Adverse effects of azathioprine include leukopenia, thrombocytopenia, and liver toxicity. Myelosuppression becomes a serious problem when used with allopurinol. The dose of azathioprine should be decreased when administered with allopurinol and when withdrawing steroids. Complete blood cell counts and pancreatic and liver enzyme levels must be monitored. Myelosuppression can improve with drug discontinuation. Azathioprine is compatible with cyclosporine and tacrolimus. Azathioprine use in transplantation has been widely replaced by mycophenolate mofetil in North America.

Results from a study on the conversion from mycophenolate mofetil to azathioprine in high-risk renal allograft recipients on cyclosporine-based immunosuppression suggest that selective conversion from mycophenolate mofetil to azathioprine after 1 year is safe, even in high-risk kidney transplants. Normal serum creatinine and absence of proteinuria are good screening parameters to identify patients at low risk for acute rejection following such conversion.

Cost comparison suggests azathioprine to be 6-10 times cheaper than mycophenolate mofetil. In tacrolimus-based immunosuppression, azathioprine may be as good as mycophenolate mofetil as a maintenance immunosuppressive drug in living-donor kidney transplantation.

The 3-year results of a randomized, double-blind, controlled trial of mycophenolate mofetil versus azathioprine in heart transplant patients revealed no significant differences between treatments in quantitative coronary angiographic measurements of transplant coronary vasculopathy. Congestive heart failure, atrial arrhythmia, and leukopenia were more common in the azathioprine group, whereas diarrhea, esophagitis, herpes simplex infection, herpes zoster infection, and CMV infection were more common in mycophenolate mofetil–treated patients.

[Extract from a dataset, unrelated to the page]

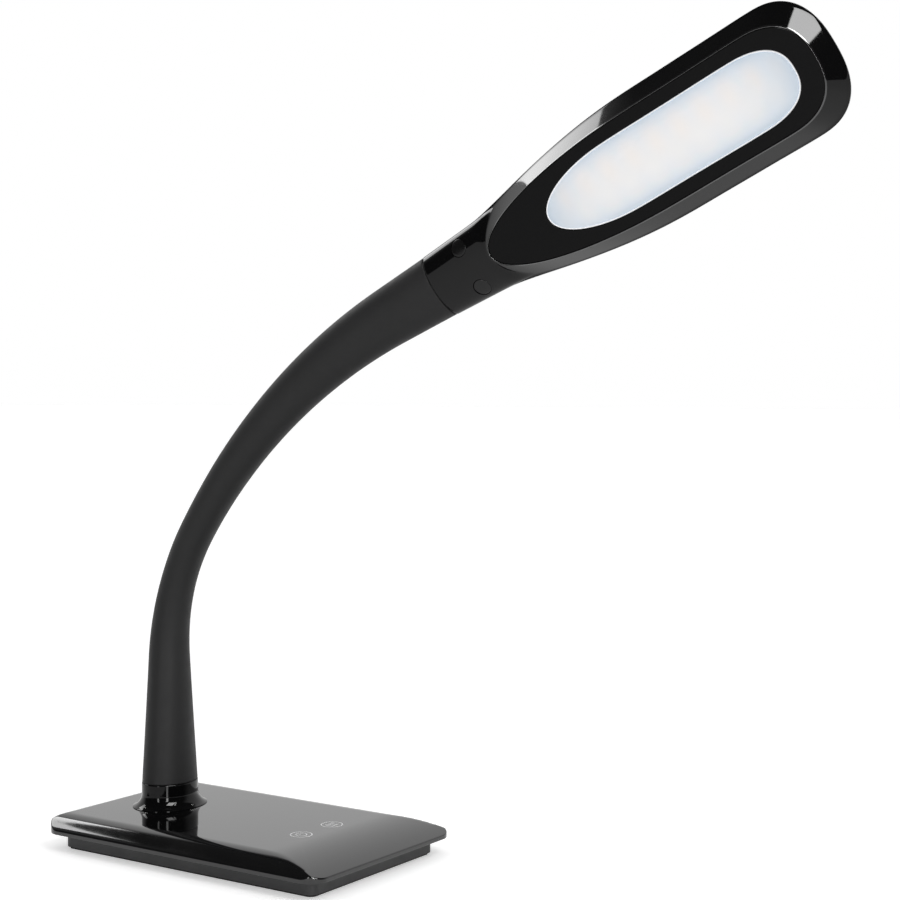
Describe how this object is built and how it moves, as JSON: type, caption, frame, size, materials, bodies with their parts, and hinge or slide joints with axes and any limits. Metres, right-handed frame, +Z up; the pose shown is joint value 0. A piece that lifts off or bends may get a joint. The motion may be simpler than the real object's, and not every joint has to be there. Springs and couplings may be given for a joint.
{
  "type": "gooseneck desk lamp",
  "caption": "Desk lamp with a flat weighted touch-control base, a soft-sleeved gooseneck and a paddle-shaped LED head with an oval diffuser.",
  "frame": {"origin": "centre of the base footprint on the table", "axes": "+X to the front of the base, where the touch marks are; +Z up; the neck stands near the rear edge and leans forward"},
  "size_m": [0.4347, 0.121, 0.4213],
  "materials": {
    "black_gloss": "high gloss",
    "charcoal_plastic": "fine matte",
    "black_rubber": "matte",
    "soft_sleeve": "soft matte, fine grain",
    "zinc_steel": "zinc plated",
    "weight_iron": "cast and painted",
    "circuit_board": "satin",
    "black_resin": "moulded",
    "contact_brass": "bright",
    "wire_jacket": "smooth",
    "aluminium_sheet": "brushed",
    "bezel_black": "satin gloss",
    "opal_lens": "frosted translucent",
    "white_plastic": "white reflective",
    "white_board": "white solder resist",
    "warm_phosphor": "clear resin over phosphor",
    "cool_phosphor": "clear resin over phosphor"
  },
  "bodies": {
    "base": {"base_top_cover": "black_gloss", "base_lower_housing": "charcoal_plastic", "base_foot_mat": "black_rubber", "base_screws": "zinc_steel", "counterweight": "weight_iron", "counterweight_screws": "zinc_steel", "control_board": "circuit_board", "control_board_screws": "zinc_steel", "board_connector": "black_resin", "touch_controller_chip": "black_resin", "power_choke": "black_resin", "touch_spring_power": "contact_brass", "touch_spring_brightness": "contact_brass", "dc_inlet_body": "black_resin", "dc_inlet_pin": "contact_brass", "dc_inlet_cradle": "charcoal_plastic", "power_lead": "wire_jacket", "neck_mount_plate": "zinc_steel", "neck_mount_screws": "zinc_steel", "neck_lock_washer": "zinc_steel", "neck_lock_nut": "zinc_steel", "neck_foot_bush": "charcoal_plastic", "neck_sleeve": "soft_sleeve", "neck_harness": "wire_jacket", "gooseneck_foot": "zinc_steel"},
    "link_1": {"gooseneck_segment_1": "zinc_steel"},
    "link_2": {"gooseneck_segment_2": "zinc_steel"},
    "link_3": {"gooseneck_segment_3": "zinc_steel"},
    "link_4": {"gooseneck_segment_4": "zinc_steel"},
    "link_5": {"gooseneck_segment_5": "zinc_steel"},
    "link_6": {"gooseneck_segment_6": "zinc_steel"},
    "link_7": {"gooseneck_segment_7": "zinc_steel"},
    "head": {"gooseneck_end": "zinc_steel", "wrist_clamp": "zinc_steel", "head_front_shell": "black_gloss", "head_back_cover": "black_gloss", "head_bezel": "bezel_black", "head_diffuser": "opal_lens", "reflector_frame": "white_plastic", "led_board": "white_board", "led_chips_warm": "warm_phosphor", "led_chips_cool": "cool_phosphor", "heat_spreader": "aluminium_sheet", "heat_spreader_screws": "zinc_steel", "wrist_screws": "zinc_steel", "wrist_plug_left": "black_rubber", "wrist_plug_right": "black_rubber", "lead_connector": "black_resin", "head_lead": "wire_jacket"}
  },
  "joints": [
    {"name": "neck_bend_1", "type": "hinge", "parent": "base", "child": "link_1", "pos_m": [-0.0574, 0, 0.1017], "axis": [0, 1, 0], "range_deg": [-17, 14], "deforming": ["neck_sleeve", "neck_harness"]},
    {"name": "neck_sway_2", "type": "hinge", "parent": "link_1", "child": "link_2", "pos_m": [-0.05236, 0, 0.13758], "axis": [-0.9613, 0, 0.2755], "range_deg": [-15, 15], "deforming": ["neck_sleeve", "neck_harness"]},
    {"name": "neck_bend_3", "type": "hinge", "parent": "link_2", "child": "link_3", "pos_m": [-0.03764, 0, 0.17068], "axis": [0, 1, 0], "range_deg": [-17, 14], "deforming": ["neck_sleeve", "neck_harness"]},
    {"name": "neck_twist_4", "type": "hinge", "parent": "link_3", "child": "link_4", "pos_m": [-0.01636, 0, 0.20012], "axis": [0.6305, 0, 0.7762], "range_deg": [-10, 30], "deforming": ["neck_sleeve", "neck_harness"]},
    {"name": "neck_bend_5", "type": "hinge", "parent": "link_4", "child": "link_5", "pos_m": [0.00809, 0, 0.227], "axis": [0, 1, 0], "range_deg": [-17, 14], "deforming": ["neck_sleeve", "neck_harness"]},
    {"name": "neck_sway_6", "type": "hinge", "parent": "link_5", "child": "link_6", "pos_m": [0.03537, 0, 0.25098], "axis": [-0.6171, 0, 0.7869], "range_deg": [-15, 15], "deforming": ["neck_sleeve", "neck_harness"]},
    {"name": "neck_twist_7", "type": "hinge", "parent": "link_6", "child": "link_7", "pos_m": [0.06517, 0, 0.27177], "axis": [0.8508, 0, 0.5255], "range_deg": [-10, 30], "deforming": ["neck_sleeve", "neck_harness"]},
    {"name": "neck_bend_8", "type": "hinge", "parent": "link_7", "child": "head", "pos_m": [0.09709, 0, 0.2891], "axis": [0, 1, 0], "range_deg": [-17, 14], "deforming": ["neck_sleeve", "neck_harness"]}
  ]
}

Consideration is increasing on whether mycophenolate acid provides survival benefits comparable to azathioprine after renal transplantation. The type of antimetabolite, azathioprine or mycophenolate acid, was not independently associated with any safety or efficacy outcome 5 years after transplantation, suggesting that azathioprine is still a viable option for low-risk kidney transplantation recipients receiving tacrolimus and steroids.